3D code data
========

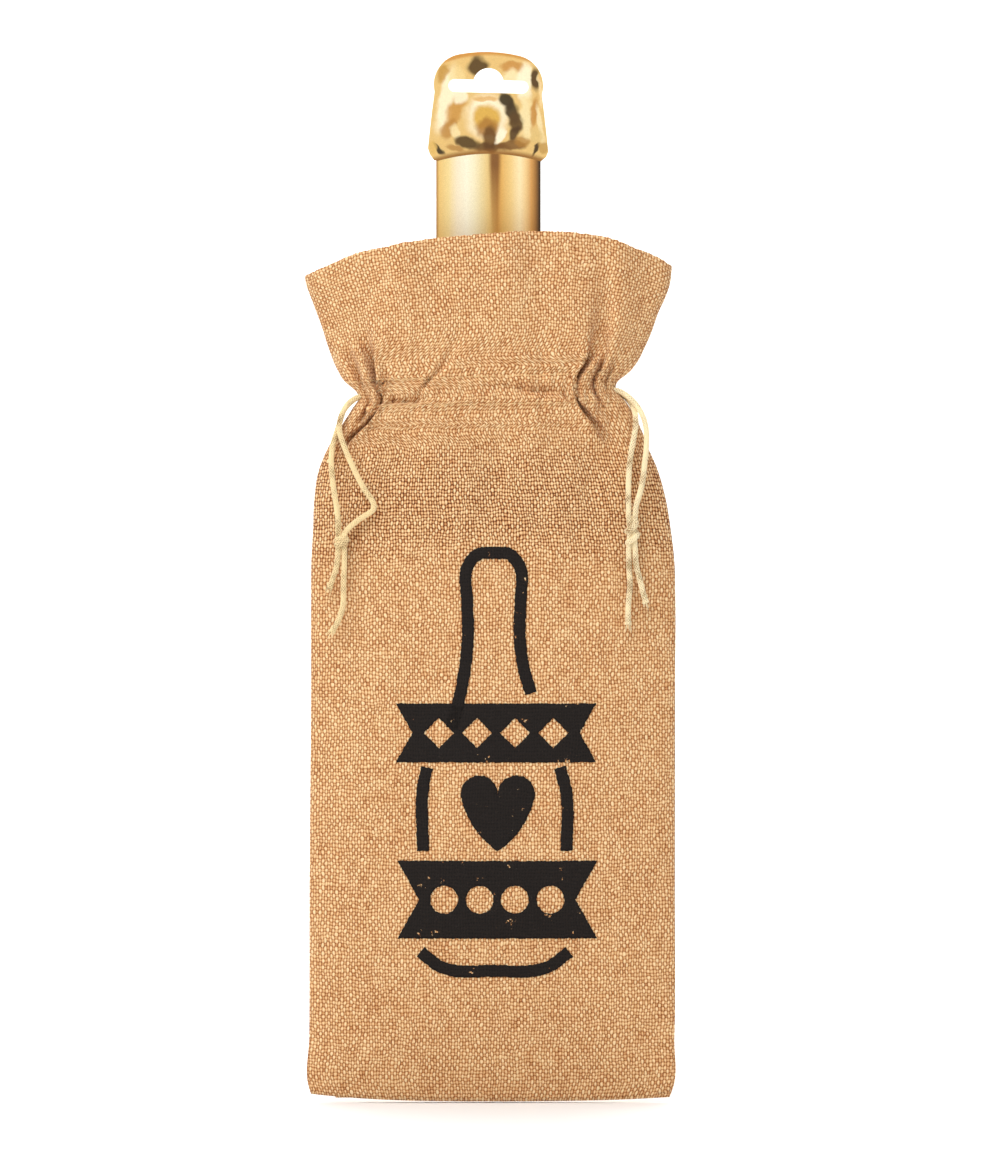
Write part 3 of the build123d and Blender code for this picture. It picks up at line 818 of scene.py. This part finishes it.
def strokeLoop(points, width):
    # Outline of a printed line that follows a smooth curve through the points
    points = np.array(points, float)
    lengths = np.concatenate([[0], np.cumsum(np.linalg.norm(np.diff(points, axis=0), axis=1))])
    at = np.linspace(0, lengths[-1], int(lengths[-1] / 0.8))
    line = np.stack([smoothThrough(list(zip(lengths, points[:, k])), at) for k in (0, 1)], 1)
    along = np.gradient(line, axis=0)
    along /= np.linalg.norm(along, axis=1)[:, None]
    across = np.stack([-along[:, 1], along[:, 0]], 1) * width / 2
    return np.concatenate([line + across, (line - across)[::-1]])


def ribbonLoops(left, right, low, high, cut):
    middle, notch = (low + high) / 2, (high - low) * 0.28
    loops = [np.array([(left, low), (right, low), (right - notch, middle), (right, high),
                       (left, high), (left + notch, middle)], float)]
    step = (right - left - 2 * notch - 6.0) / 4
    for i in range(4):
        loops.append(np.array(cut) + (left + notch + 3.0 + step * (i + 0.5), middle))
    return loops


def arcPoints(start, middle, end, count=14):
    # Points of the circle through three places, from start to end
    (ax, ay), (bx, by), (cx, cy) = start, middle, end
    d = 2 * (ax * (by - cy) + bx * (cy - ay) + cx * (ay - by))
    ux = ((ax**2 + ay**2) * (by - cy) + (bx**2 + by**2) * (cy - ay) + (cx**2 + cy**2) * (ay - by)) / d
    uy = ((ax**2 + ay**2) * (cx - bx) + (bx**2 + by**2) * (ax - cx) + (cx**2 + cy**2) * (bx - ax)) / d
    a, b, c = [math.atan2(y - uy, x - ux) for x, y in (start, middle, end)]
    turn = (c - a) % (2 * math.pi)
    if (b - a) % (2 * math.pi) > turn:
        turn -= 2 * math.pi
    r = math.hypot(ax - ux, ay - uy)
    angles = [a + turn * k / count for k in range(count)]
    return [(ux + r * math.cos(angle), uy + r * math.sin(angle)) for angle in angles]


def heartLoop(x, height, size):
    lobe = size / 4
    half = arcPoints((0, lobe), (lobe, 2.1 * lobe), (2 * lobe, lobe))
    half += arcPoints((2 * lobe, lobe), (1.45 * lobe, -0.45 * lobe), (0, -2 * lobe))
    mirrored = [(-px, py) for px, py in half[:0:-1]]
    return np.array(half + [(0, -2 * lobe)] + mirrored, float) + (x, height)


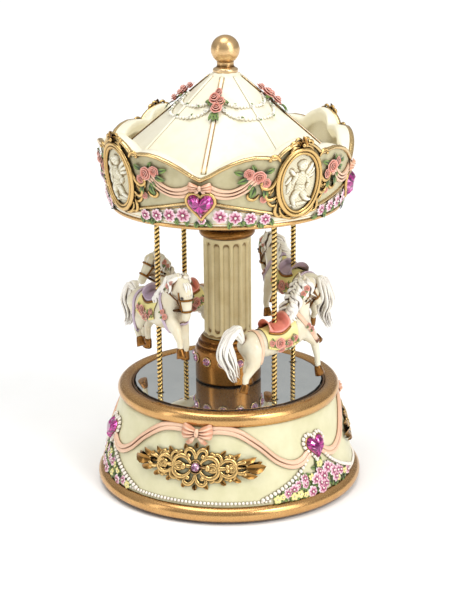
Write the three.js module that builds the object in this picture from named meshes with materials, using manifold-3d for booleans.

========

→ **What you should do**: Extract the full listing above without alteration.

→ **Worked answer**:
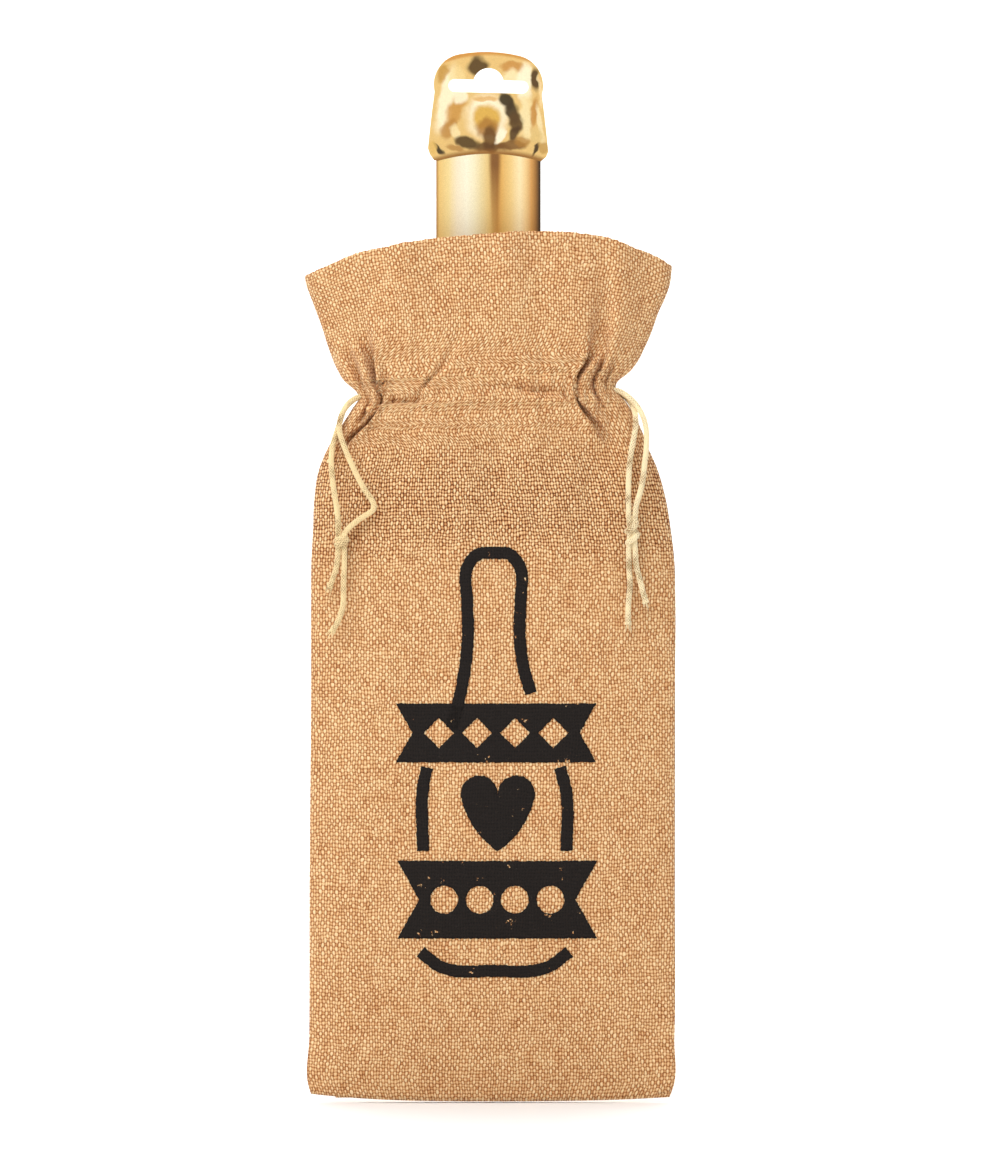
Write part 3 of the build123d and Blender code for this picture. It picks up at line 818 of scene.py. This part finishes it.
def strokeLoop(points, width):
    # Outline of a printed line that follows a smooth curve through the points
    points = np.array(points, float)
    lengths = np.concatenate([[0], np.cumsum(np.linalg.norm(np.diff(points, axis=0), axis=1))])
    at = np.linspace(0, lengths[-1], int(lengths[-1] / 0.8))
    line = np.stack([smoothThrough(list(zip(lengths, points[:, k])), at) for k in (0, 1)], 1)
    along = np.gradient(line, axis=0)
    along /= np.linalg.norm(along, axis=1)[:, None]
    across = np.stack([-along[:, 1], along[:, 0]], 1) * width / 2
    return np.concatenate([line + across, (line - across)[::-1]])


def ribbonLoops(left, right, low, high, cut):
    middle, notch = (low + high) / 2, (high - low) * 0.28
    loops = [np.array([(left, low), (right, low), (right - notch, middle), (right, high),
                       (left, high), (left + notch, middle)], float)]
    step = (right - left - 2 * notch - 6.0) / 4
    for i in range(4):
        loops.append(np.array(cut) + (left + notch + 3.0 + step * (i + 0.5), middle))
    return loops


def arcPoints(start, middle, end, count=14):
    # Points of the circle through three places, from start to end
    (ax, ay), (bx, by), (cx, cy) = start, middle, end
    d = 2 * (ax * (by - cy) + bx * (cy - ay) + cx * (ay - by))
    ux = ((ax**2 + ay**2) * (by - cy) + (bx**2 + by**2) * (cy - ay) + (cx**2 + cy**2) * (ay - by)) / d
    uy = ((ax**2 + ay**2) * (cx - bx) + (bx**2 + by**2) * (ax - cx) + (cx**2 + cy**2) * (bx - ax)) / d
    a, b, c = [math.atan2(y - uy, x - ux) for x, y in (start, middle, end)]
    turn = (c - a) % (2 * math.pi)
    if (b - a) % (2 * math.pi) > turn:
        turn -= 2 * math.pi
    r = math.hypot(ax - ux, ay - uy)
    angles = [a + turn * k / count for k in range(count)]
    return [(ux + r * math.cos(angle), uy + r * math.sin(angle)) for angle in angles]


def heartLoop(x, height, size):
    lobe = size / 4
    half = arcPoints((0, lobe), (lobe, 2.1 * lobe), (2 * lobe, lobe))
    half += arcPoints((2 * lobe, lobe), (1.45 * lobe, -0.45 * lobe), (0, -2 * lobe))
    mirrored = [(-px, py) for px, py in half[:0:-1]]
    return np.array(half + [(0, -2 * lobe)] + mirrored, float) + (x, height)


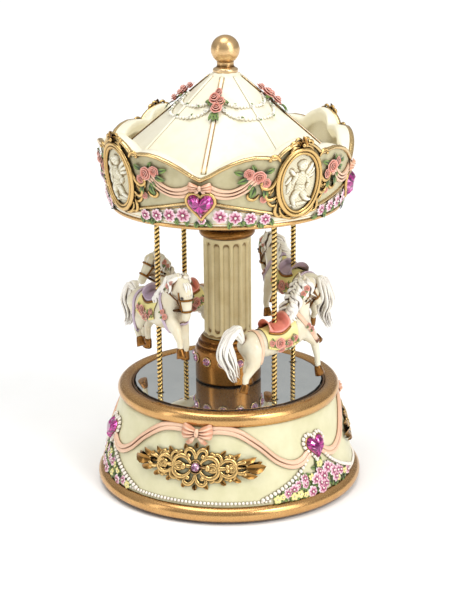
Write the three.js module that builds the object in this picture from named meshes with materials, using manifold-3d for booleans.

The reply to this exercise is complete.